More information on visual variables

Visualization of geographical data [Victor Olaya]

Visual variables [Roth]

Visual properties

Visual variables can have four basic properties, which are related to the measurement types:

Associative: Values can be grouped together. Suitable to represent nominal variables.
Selective. Values from a group can be isolated from the other groups. Suitable to represent nominal variables.
Ordered. Values show a linear order. Suitable to represent ordinal variables
Quantitative. Values can be directly measured. Suitable to represent quantitative (interval & ratio) variables.

There is one big catch to representing quantitative variables though: you have to represent the zero value for ratio variables, because it has a meaning. This is the most common mistake in data visualization.

Bertin has analyzed the properties of the visual variables:

Those properties emerge when our visual cortex in our brain does the visual information processing. It's a perceptual phenomenon and there is a subjective dimension here.

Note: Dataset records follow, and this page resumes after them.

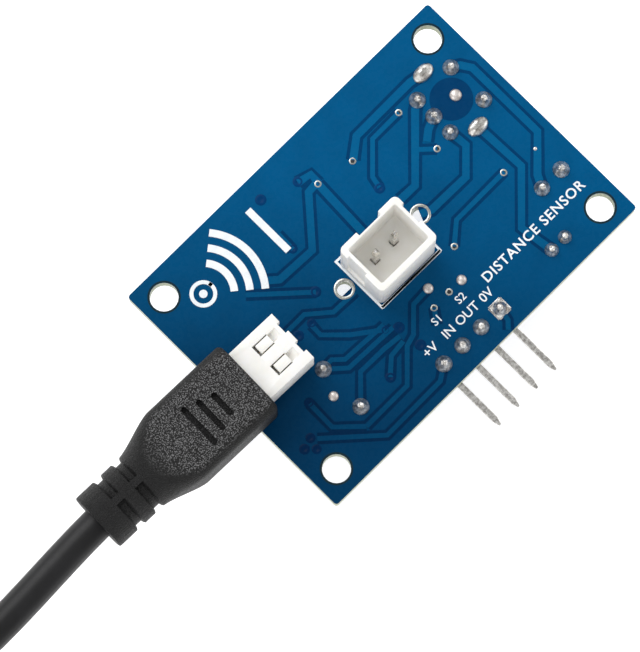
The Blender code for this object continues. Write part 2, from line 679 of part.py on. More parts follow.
def probe(shell_mat, ring_mat, cup_mat, piezo_mat, felt_mat, potting_mat, relief_mat, clip_mat):
    """The waterproof probe. Heights run from its face, at 0, back towards +X."""
    at = (PROBE_FACE_X, PROBE_Y, PROBE_Z)
    body = PROBE_BODY_RADIUS
    bore = body - PROBE_WALL
    bm = bmesh.new()
    add_lathe(
        bm,
        [
            (bore, 0.0),
            (PROBE_FLANGE_RADIUS - 0.0008, 0.0),
            (PROBE_FLANGE_RADIUS, 0.0008),
            (PROBE_FLANGE_RADIUS, PROBE_FLANGE_THICK),
            (body, PROBE_FLANGE_THICK),
            (body, PROBE_LENGTH - 0.0015),
            (body - 0.0015, PROBE_LENGTH),
            (0.0026, PROBE_LENGTH),
            (0.0026, PROBE_LENGTH - PROBE_WALL),
            (bore, PROBE_LENGTH - PROBE_WALL - 0.001),
        ],
        "X",
    )
    finish("probe_shell", bm, shell_mat, at, round_piece=True)
    bm = bmesh.new()
    inner = CUP_RADIUS + GAP / 2
    rim = bore - GAP / 2
    add_lathe(bm, [(inner, 0.0002), (rim, 0.0002), (rim, CUP_DEPTH), (inner, CUP_DEPTH)], "X")
    finish("probe_isolation_ring", bm, ring_mat, at, round_piece=True)
    bm = bmesh.new()
    skin = 0.0007
    inside = CUP_RADIUS - skin
    outer_side = [(0.0, 0.0), (CUP_RADIUS, 0.0), (CUP_RADIUS, CUP_DEPTH)]
    add_lathe(bm, outer_side + [(inside, CUP_DEPTH), (inside, skin), (0.0, skin)], "X")
    finish("transducer_cup", bm, cup_mat, at, round_piece=True)
    discs = (
        ("piezo_disc", 0.0035, 0.0009, 0.0014, piezo_mat),
        ("damping_disc", 0.006, 0.0017, 0.0042, felt_mat),
        ("probe_potting", 0.0062, 0.0095, 0.0145, potting_mat),
    )
    for name, radius, near, far, mat in discs:
        bm = bmesh.new()
        add_lathe(bm, [(0.0, near), (radius, near), (radius, far), (0.0, far)], "X", segments=24)
        finish(name, bm, mat, at, round_piece=True)
    bm = bmesh.new()
    add_lathe(
        bm,
        [
            (0.0, PROBE_LENGTH - 0.0025),
            (0.0024, PROBE_LENGTH - 0.0025),
            (0.0024, PROBE_LENGTH + GAP),
            (0.0034, PROBE_LENGTH + GAP),
            (0.0034, PROBE_LENGTH + 0.002),
            (0.0023, PROBE_LENGTH + RELIEF_LENGTH),
            (0.0, PROBE_LENGTH + RELIEF_LENGTH),
        ],
        "X",
        segments=24,
    )
    finish("probe_strain_relief", bm, relief_mat, at, round_piece=True)
    for name, side in (("clip_left", 1), ("clip_right", -1)):
        # A leaf spring anchored behind the flange that stands away from the body towards the back.
        bm = bmesh.new()
        near_z = -CLIP_WIDTH / 2
        path = [(0.0, 0.0), (0.0075, 0.0016), (0.0098, 0.001)]
        outline = [(x, side * y) for x, y in path] + [(x, side * (y + CLIP_THICK)) for x, y in reversed(path)]
        base = [bm.verts.new((x, y, near_z)) for x, y in outline]
        face = bm.faces.new(base)
        moved = bmesh.ops.extrude_face_region(bm, geom=[face])["geom"]
        far = [v for v in moved if isinstance(v, bmesh.types.BMVert)]
        bmesh.ops.translate(bm, verts=far, vec=(0, 0, CLIP_WIDTH))
        hinge_x = PROBE_FACE_X + PROBE_FLANGE_THICK + 0.0012
        finish(name, bm, clip_mat, (hinge_x, PROBE_Y + side * (PROBE_BODY_RADIUS + GAP), PROBE_Z))


def build():
    """Make every piece."""
    clear_scene()
    blue = material("solder_mask", (0.02, 0.09, 0.42), 0.35)
    white = material("white_nylon", (0.86, 0.85, 0.80), 0.45)
    tin = material("tinned_brass", (0.80, 0.79, 0.75), 0.30, 1.0)
    black = material("black_plastic", (0.03, 0.03, 0.03), 0.55)
    silver = material("nickel_can", (0.72, 0.72, 0.70), 0.28, 1.0)
    ferrite = material("ferrite", (0.09, 0.09, 0.10), 0.60)
    copper = material("enamelled_copper", (0.55, 0.20, 0.08), 0.35, 1.0)
    rubber = material("black_rubber", (0.04, 0.04, 0.04), 0.80)
    sleeve = material("aluminium_can", (0.75, 0.76, 0.77), 0.35, 1.0)
    grip_vinyl = material("grip_vinyl", (0.05, 0.05, 0.05), 0.70)
    cable_vinyl = material("cable_vinyl", (0.02, 0.02, 0.02), 0.50)
    tie_nylon = material("tie_nylon", (0.03, 0.03, 0.03), 0.50)
    cup_metal = material("aluminium_cup", (0.78, 0.78, 0.78), 0.30, 1.0)
    ceramic = material("piezo_ceramic", (0.70, 0.65, 0.55), 0.50)
    felt = material("damping_foam", (0.45, 0.42, 0.38), 0.90)
    resin = material("potting_resin", (0.06, 0.06, 0.07), 0.40)
    steel = material("spring_steel", (0.60, 0.60, 0.60), 0.30, 1.0)
    circuit_board(blue)
    probe_header(white, tin)
    signal_header(black, tin)
    transformer(silver, black, copper, ferrite, tin)
    capacitor("reservoir_cap", BIG_CAP, sleeve, rubber, tin)
    capacitor("small_cap", SMALL_CAP, sleeve, rubber, tin)
    crystal(silver, tin)
    chips(black)
    frame = bpy.data.objects.new("lead_frame", None)
    bpy.context.collection.objects.link(frame)
    frame.location = (*LEAD_AT, LEAD_Z)
    frame.rotation_euler = (0, 0, LEAD_TURN)
    plug(frame, white, tin)
    grip(frame, grip_vinyl)
    cable_tube("cable_lead_out", lead_out_points(), cable_vinyl)
    hank(cable_vinyl, tie_nylon)
    cable_tube("cable_to_probe", probe_end_points(), cable_vinyl)
    probe(black, rubber, cup_metal, ceramic, felt, resin, rubber, steel)


build()
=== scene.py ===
"""The looks of the ultrasonic distance sensor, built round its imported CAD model."""

import math
import random

import bmesh
import bpy
from mathutils import Matrix, Vector


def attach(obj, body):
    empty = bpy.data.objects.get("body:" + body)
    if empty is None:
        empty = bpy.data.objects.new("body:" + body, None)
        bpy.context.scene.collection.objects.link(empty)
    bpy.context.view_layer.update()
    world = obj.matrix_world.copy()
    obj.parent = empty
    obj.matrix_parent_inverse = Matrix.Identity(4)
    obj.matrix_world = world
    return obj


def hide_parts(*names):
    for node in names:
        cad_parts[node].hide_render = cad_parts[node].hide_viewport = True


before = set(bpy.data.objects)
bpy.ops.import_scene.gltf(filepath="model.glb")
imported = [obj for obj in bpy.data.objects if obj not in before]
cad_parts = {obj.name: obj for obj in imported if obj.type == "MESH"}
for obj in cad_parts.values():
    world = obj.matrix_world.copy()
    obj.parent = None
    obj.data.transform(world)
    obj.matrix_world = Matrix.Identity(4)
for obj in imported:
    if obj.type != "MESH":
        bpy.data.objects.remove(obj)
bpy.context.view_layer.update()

# ---------------------------------------------------------------------------------------------------
# Camera, floor and light. The module lies under a camera that looks almost straight down on its solder
# side, from the side of the lead, over a plain white sweep lit by large soft lamps.

CAMERA_AT = Vector((-0.05552, -0.04820, 0.41132))
CAMERA_BACK = Vector((-0.11123, -0.11410, 0.98722))
CAMERA_RIGHT = Vector((0.70819, -0.70602, -0.00181))
LENS_MM = 238.3
SURFACE_Z = -0.012
FLOOR_GAP = 0.0002
FLOOR_HALF = 3.0


def object_of(name, data):
    """A new object in the scene for a mesh, a curve, a lamp or a camera."""
    made = bpy.data.objects.new(name, data)
    bpy.context.collection.objects.link(made)
    return made


camera_data = bpy.data.cameras.new("camera")
camera_data.lens = LENS_MM
camera_data.sensor_width = 36.0
camera_data.clip_start = 0.02
camera_data.clip_end = 20.0
camera = object_of("camera", camera_data)
camera_up = CAMERA_BACK.cross(CAMERA_RIGHT).normalized()
camera.matrix_world = Matrix.Translation(CAMERA_AT) @ Matrix(
    (CAMERA_RIGHT.normalized(), camera_up, CAMERA_BACK.normalized())
).transposed().to_4x4()
bpy.context.scene.camera = camera


def wire(tree, start, end):
    """Joins two sockets."""
    tree.links.new(start, end)


def add_node(tree, kind, inputs, **settings):
    """A new node with its settings. Each input named takes a plain value or another node's socket."""
    made = tree.nodes.new(kind)
    for name, value in settings.items():
        setattr(made, name, value)
    for key, value in inputs.items():
        if isinstance(value, bpy.types.NodeSocket):
            wire(tree, value, made.inputs[key])
        else:
            made.inputs[key].default_value = value
    return made


floor_mesh = bpy.data.meshes.new("floor")
floor_corners = [(sx * FLOOR_HALF, sy * FLOOR_HALF, 0) for sx, sy in ((-1, -1), (1, -1), (1, 1), (-1, 1))]
floor_mesh.from_pydata(floor_corners, [], [(0, 1, 2, 3)])
floor = object_of("floor", floor_mesh)
floor.location.z = SURFACE_Z - FLOOR_GAP
floor_paint = bpy.data.materials.new("floor_white")
floor_paint.use_nodes = True
floor_tree = floor_paint.node_tree
floor_shader = floor_tree.nodes["Principled BSDF"]
floor_shader.inputs["Base Color"].default_value = (0.9, 0.9, 0.9, 1)
floor_shader.inputs["Roughness"].default_value = 0.9
floor_shader.inputs["Emission Color"].default_value = (1, 1, 1, 1)
floor_shader.inputs["Emission Strength"].default_value = 0.55
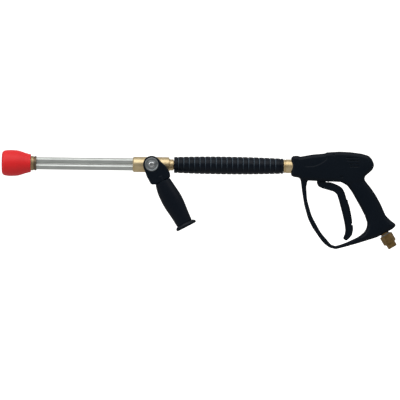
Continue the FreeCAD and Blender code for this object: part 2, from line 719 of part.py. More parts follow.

More information on visual properties

Visual variables [Axis maps]

From measurement type to visual variable

A professor recently proposed a refinement & simplification of this analysis, doing a mapping from the visual variable to the variable type directly:

In the context of data science, we can even more simplify this analysis, since we rarely use texture or orientation:

	Position	Size	Shape	Value	Hue
Nominal	✅	❔	✅	❌	✅
Ordinal	✅	✅	❌	✅	❔
Interval	✅	✅	❌	❔	❔
Ratio	✅	✅	❌	❔	❔

Legend: ✅=Perfect for it, ❔=Try it but don't expect much, ❌=Don't even try

Measurement types & visual variables,
simplified in the context of data visualization for data science.
(Maybe the one and only table you need to remember from this course)

Exercise

Exercise: Pick one bad visualization from tumblr.com/badvisualisations and explain what is wrong with the visualization.